Quant aux fameuses allocations sociales qui, selon le gouvernement, seraient devenues un mode de vie, elles sont tellement dérisoires que la seule issue pour les familles est l'endettement, voire, quand cela ne suffit plus, le recours à des combines plus ou moins légales. C'est une spirale sans fin, que même les rares périodes où on arrive à trouver un job précaire de quelques heures par semaine ne parviennent pas à ralentir. De toute façon, de l'embauche, il n'y en a pas, et surtout pas pour les habitants de la rue James Turner. Quand l'un d'eux finit par trouver un travail, c'est pour collecter des dons pour un organisme charitable, au porte-à-porte, sans autre rétribution qu'un pourcentage dérisoire sur les dons collectés. Et comme il ne récolte rien après plusieurs journées passées dans les rues, il finit par abandonner, découragé.

Comme on pouvait s'y attendre, la presse proche du parti de Cameron a saisi l'occasion pour redoubler ses appels en faveur d'une réforme du système d'aide sociale prétendument « trop généreux », voire pour réclamer la suppression immédiate de leurs allocations aux habitants de la rue James Turner. Et c'est pratiquement sur le même ton que le ministre des Affaires sociales, Ian Duncan-Smith, a condamné les dysfonctionnements d'un système de protection qui encouragerait les chômeurs à s'installer dans l'assistanat et dans la ghettoïsation. La réforme de ce système, qui doit entrer en vigueur cette année devrait, selon lui, régler le problème, en aggravant encore les mesures de rétorsion contre les chômeurs qui se risqueraient à refuser un « emploi » de quelque nature que ce soit, même non payé, et en réduisant une fois de plus le montant des allocations.

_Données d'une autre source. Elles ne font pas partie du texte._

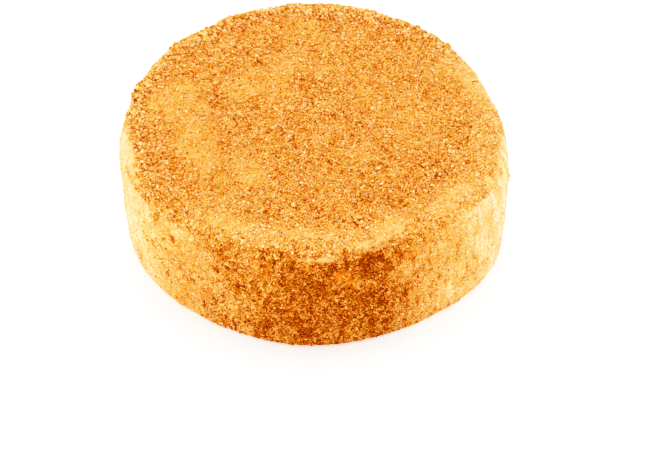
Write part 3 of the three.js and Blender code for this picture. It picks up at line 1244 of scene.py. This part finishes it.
@dataclass
class LooseCrumbs:
    """Scatters the crumbs over the coat's skin, kind by kind.

    Weights say what a share of each zone adds, and in what is called a scale, by how much of itself
    it raises or lowers a value.

    Attributes:
        skin: What they lie on.
        zones: Where each kind of surface lies.
        material: Their finish.
        low: The least corner of the box that no crumb leaves.
        high: Its greatest corner.
    """

    skin: Skin
    zones: Zones
    material: bpy.types.Material
    low: Array
    high: Array
    # How bare of crumbs the zones are, and the pale wall with its streaks, most of all lower down.
    bare: Weights = (("cream", 1.2), ("soaked", 0.6), ("gaps", 0.25), ("pits", 0.5))
    pale_bare: float = 0.35
    lower_bare: float = 0.35
    lower: Reach = (66.0, 48.0)
    streaks: Layers = (NoiseLayer(0.3, 2.4, 17, 5.0),)
    barest: float = 0.97
    # How thickly coarse crumbs lie: in patches on the top, in the rim's band, and clods elsewhere.
    patchy: float = 0.55
    patches: Layers = (NoiseLayer(0.35, 12.0, 51),)
    patch_scale: Weights = (("pressed", -0.7),)
    swept: float = 1.8
    stray_clods: float = 0.04
    # Where the wall's crumbs lie in clumps, and how thickly between them and beside the front.
    clump_reach: Reach = (0.3, -0.4)
    clump_least: float = 0.1
    clump_sides: float = 0.35
    clump_scale: Weights = (("pale", -0.9),)
    # How thickly crumbs of crust lie, crowded on the front and in the dents partly as painted shade, bits
    # of cream among the coarse crumbs, and both on specks.
    dark: Weights = (("back_rim", 0.9), ("scorched", 8.0), ("front", 2.0), ("dents", 4.0))
    dark_least: float = 0.25
    dark_scale: Weights = (("pale", -0.9), ("cream", -0.9))
    on_crust: float = 40.0
    stray_cream: float = 0.3
    on_cream: float = 60.0
    # How crumbs vary in size and, up to a few spreads, in tone, how much darker the zones make them,
    # which is partly painted shade on the front, painted shade in the gaps, dents and pits, and partly
    # painted light on the pale wall, and the lightest tone of all but the palest kinds, which painted
    # shade holds down on the front and painted light raises on the pale wall.
    size_scale: Weights = (("smooth", -0.35),)
    few_large: float = 2.0
    stray_scale: Weights = (("smooth", -0.35), ("front", 0.2), ("pressed", -0.25))
    shades: Weights = (
        ("front", 0.28), ("pale", -0.24), ("soaked", 0.05), ("scorched", 0.25), ("pressed", -0.09),
        ("gaps", 0.25), ("dents", 0.25), ("pits", 0.3),
    )
    lightest: float = 0.82
    light_shift: Weights = (("pale", 0.1), ("front", -0.26))
    farthest: float = 2.0
    # How far a crumb's corners lie off its middle, as a share of half its length, its width as a
    # share of its length, how far it leans, how upright it may be before another direction guides
    # its turn, and how much of its cell in the map it fills.
    broken: Reach = (0.62, 1.12)
    widths: Reach = (0.65, 1.0)
    tilt: float = 0.28
    upright: float = 0.9
    cell_fill: float = 0.42

    def covered(self, spots: Spots) -> Array:
        """Says how thickly crumbs lie anywhere, which is thin on cream and in the gaps.

        Args:
            spots: Places on the coat.

        Returns:
            The cover at each, from nearly 0 to 1.
        """
        zones = self.zones
        thin = self.pale_bare + self.lower_bare * ease(spots.height, *self.lower) + spots.mix(self.streaks)
        bare = np.maximum(zones.most(self.bare, spots), zones.pale(spots) * thin)
        return (1.0 - bare.clip(0.0, self.barest)) * zones.clear_of_table(spots)

    def coarse_weight(self, spots: Spots) -> Array:
        """Says where the top's coarse crumbs lie: in the rim's band, and patchily over the rest.

        Args:
            spots: Places on the coat.

        Returns:
            How thickly they lie at each.
        """
        zones = self.zones
        patchy = (self.patchy + spots.mix(self.patches)) * zones.scale(self.patch_scale, spots)
        return self.covered(spots) * zones.top(spots) * (patchy + self.swept * zones.back_rim(spots))

    def clump_weight(self, spots: Spots) -> Array:
        """Says where the wall's coarse crumbs lie: in clumps between its gaps.

        Args:
            spots: Places on the coat.

        Returns:
            How thickly they lie at each.
        """
        zones = self.zones
        clumps = self.clump_least + ease(spots.mix(zones.clumps), *self.clump_reach)
        beside = self.clump_sides + (1.0 - self.clump_sides) * zones.front(spots)
        where = zones.wall(spots) * zones.scale(self.clump_scale, spots) * beside * clumps
        return self.covered(spots) ** 2 * where

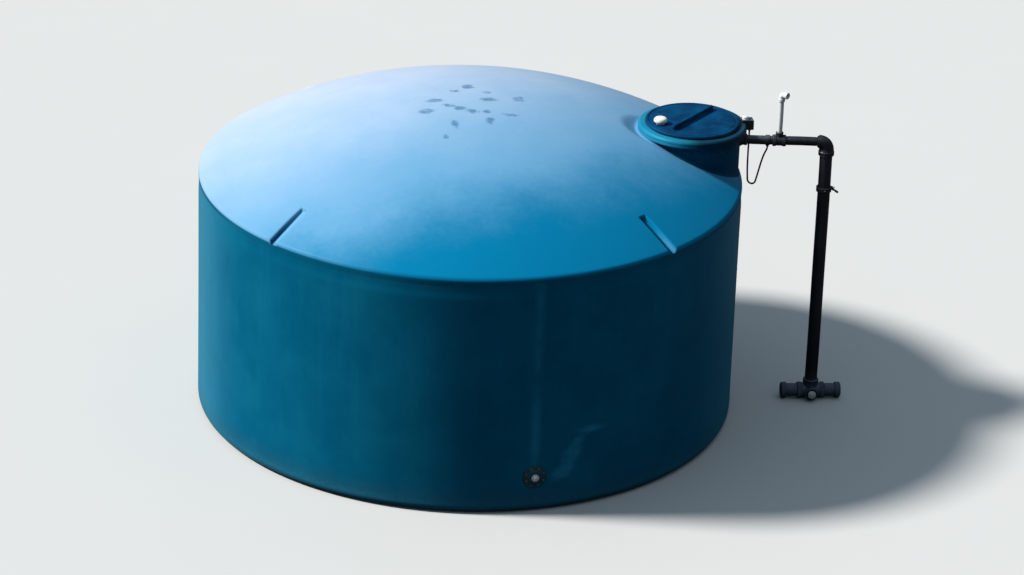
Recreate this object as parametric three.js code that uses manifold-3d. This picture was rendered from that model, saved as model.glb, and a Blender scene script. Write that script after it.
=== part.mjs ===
// Low round water tank of moulded plastic, with a screw-on manway lid and a black fill line beside it.
// Millimetres, +Z up. The origin is on the tank's axis, at the underside of its floor. The manway and
// the fill line are on +X.
import * as THREE from "three";
import { mergeVertices } from "three/addons/utils/BufferGeometryUtils.js";
import Module from "manifold-3d";

const wasm = await Module();
wasm.setup();

// Shell
const TANK_RADIUS = 1790;
const SHELL = 10;
const APEX_Z = 2120;
const RIM_Z = 1630; // where the dome would meet the wall without its rounded shoulder
const SHOULDER_RADIUS = 35;
const ROOF_SEAT_Z = 1590;
const BAND_DEPTH = 6;
const BAND_Z = 1528; // lower edge of the shallow band under the roof
const BAND_SLOPE = 10;
const WALL_FOOT_Z = 60;
const FOOT_RADIUS = 55;
const WALL_SEGMENTS = 8;
const TANK_SIDES = 72;
const GAP = 0.3; // between pieces that touch
const OVERRUN = 60; // how far a cutting shape runs past what it cuts

// Tie-down grooves in the shoulder
const GROOVE_TURNS = [42, 132, 222, 312];
const GROOVE_START_RADIUS = 1515;
const GROOVE_START_DEPTH = 24;
const GROOVE_END_Z = 1594;
const GROOVE_FLOOR_HALF = 19;
const GROOVE_SPREAD = 0.5; // half width gained for each millimetre of depth
const GROOVE_DEPTH = 120; // of the cutting shape, which reaches well above the dome

// Manway
const MANWAY_X = 1452;
const NECK_RADIUS = 320;
const NECK_WALL = 12;
const RING_RADIUS = 360;
const RING_INNER = 282;
const RING_BOTTOM_Z = 1918;
const RING_TOP_Z = 1968;
const SEAL = { inner: 284, outer: 306, thickness: 2.7 };
const LID_RADIUS = 312;
const LID_THICKNESS = 19;
const LANDING = { radius: 378, floor: RING_BOTTOM_Z - GAP, bank: 35 }; // recess in the dome round the ring
const LID_SKIRT = { outer: 268, inner: 256, depth: 36 };
const GRIP = { length: 495, width: 40, height: 32, turn: 51.5, bevel: 7 };
const LID_VENT = { x: -220, y: -70, radius: 45, stem: 24, height: 44 };
const ROUND_SIDES = 48;

// Fill line
const PIPE_SIDES = 16;
const CROSS_Z = 1862;
const CROSS_RADIUS = 30;
const RISER = { x: 2343, y: -70, radius: 44 };
const COLLAR = 9; // how far a socket stands proud of its pipe
const SOCKET = 44; // length of a fitting's socket
const INLET = { flange: 46, thickness: 22, socket: 26, barrel: 28, nut: 20 };
const VENT_TEE = { at: 578, half: 46, rise: 22 }; // at: from the manway's axis, along the crossover
const VENT_PIPE = { radius: 16.5, top: 2138 };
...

Mais, bien sûr, pas plus le gouvernement que le Parti travailliste, qui de son côté a condamné cette série télévisée comme une tentative de discréditer le système de protection sociale, n'ont évoqué le véritable problème soulevé par Benefits Street. S'il y a des assistés dans cette affaire, ce ne sont pas tant les allocataires sociaux que la bourgeoisie britannique. En effet, depuis son introduction en 1947, et plus encore depuis les années 1980, le système de protection sociale a permis à la bourgeoisie d'entretenir une armée industrielle de réserve sans trop s'exposer à des troubles sociaux. Il a également permis à toute une partie du patronat de maintenir les salaires à un niveau très bas, et à une classe de propriétaires fonciers d'assurer la rentrée régulière de leurs loyers.

Et puis, surtout, ce que cette série éclaire d'un jour cru, c'est le dysfonctionnement de cette société, incapable d'offrir une place, ni même la moindre lueur d'espoir, à une partie de ses membres, et qui les enfonce alors même qu'ils se débattent contre la pauvreté.